I wish you all the best on your trip to France. Don't forget to stop and smell the lavender.
Best of luck and just keep riding:)
Anonymous said…
Hello there:

I'm a TNT cyclist from the North Texas chapter (Dallas-Fort Worth) who participated in the Death Ride for the first time. I've raised more than $12,000 while participating in America's Most Beautiful Bike Ride at Lake Tahoe with TNT the past three years. I decided to take on the Death Ride as a new challenge, and as you can imagine, I got all I could handle!
I've been following your team's progress through your training season on blogs and on your team Web site. I've been incredibly jealous of all the great training you've been able to do -- I can barely find anything more than small hills to train on in this part of the country. And now, reading the reports by you and your teammates about how so many of you completed the Death Ride, I'm jealous again because, well, I didn't quite make it.

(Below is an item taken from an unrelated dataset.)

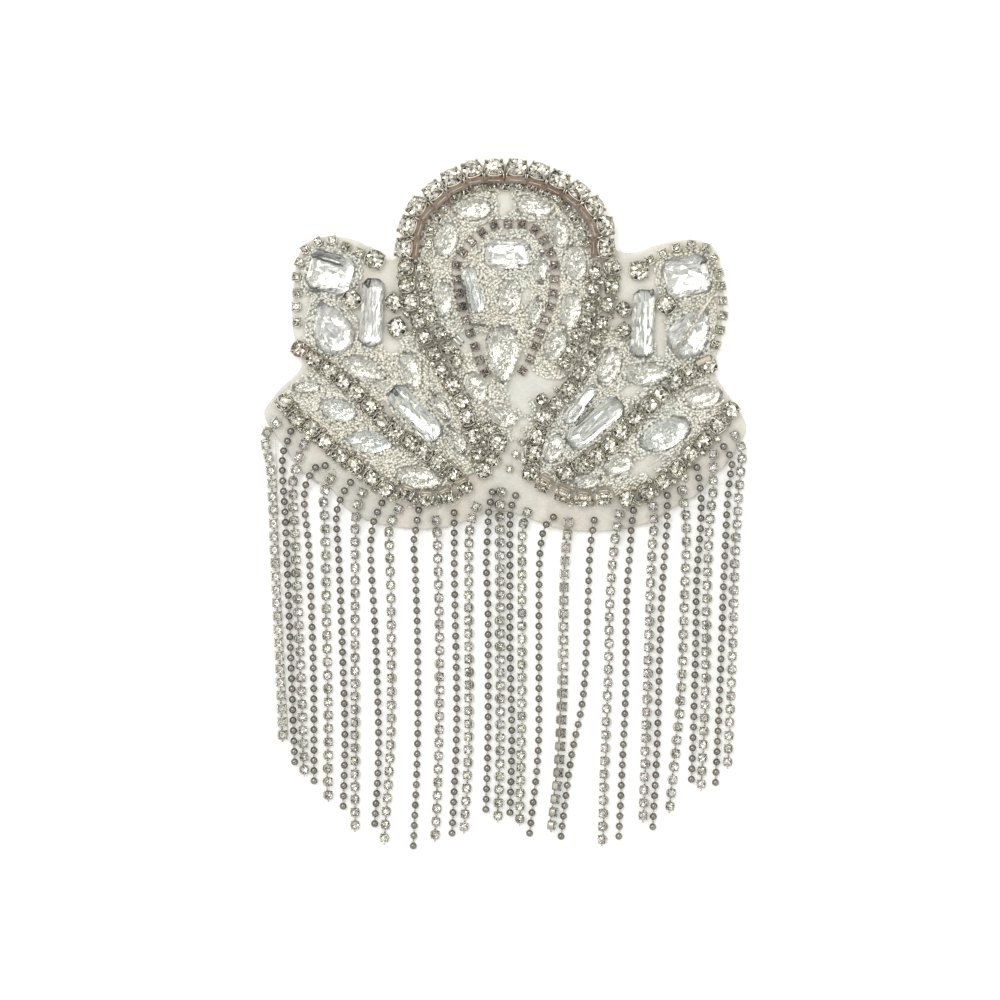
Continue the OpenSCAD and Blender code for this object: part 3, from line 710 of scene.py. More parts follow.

Oh, I have to say I had a successful day, completing four of the five passes. But I didn't start as early as you folks, I got caught in the weather coming down Ebbetts Pass toward the lunch stop, and I didn't make the time cutoff to try for the final pass. There might have been enough left in the tank to finish the ride, but I guess I'll never know.
Don't know if you'll see this, but if you do, I congratulate you and your teammates on a job well-done, in fund-raising and on the bike. I wish I would have gotten the chance to meet some of you -- but you were all so far ahead of me! I didn't do too bad for a flatlander, though.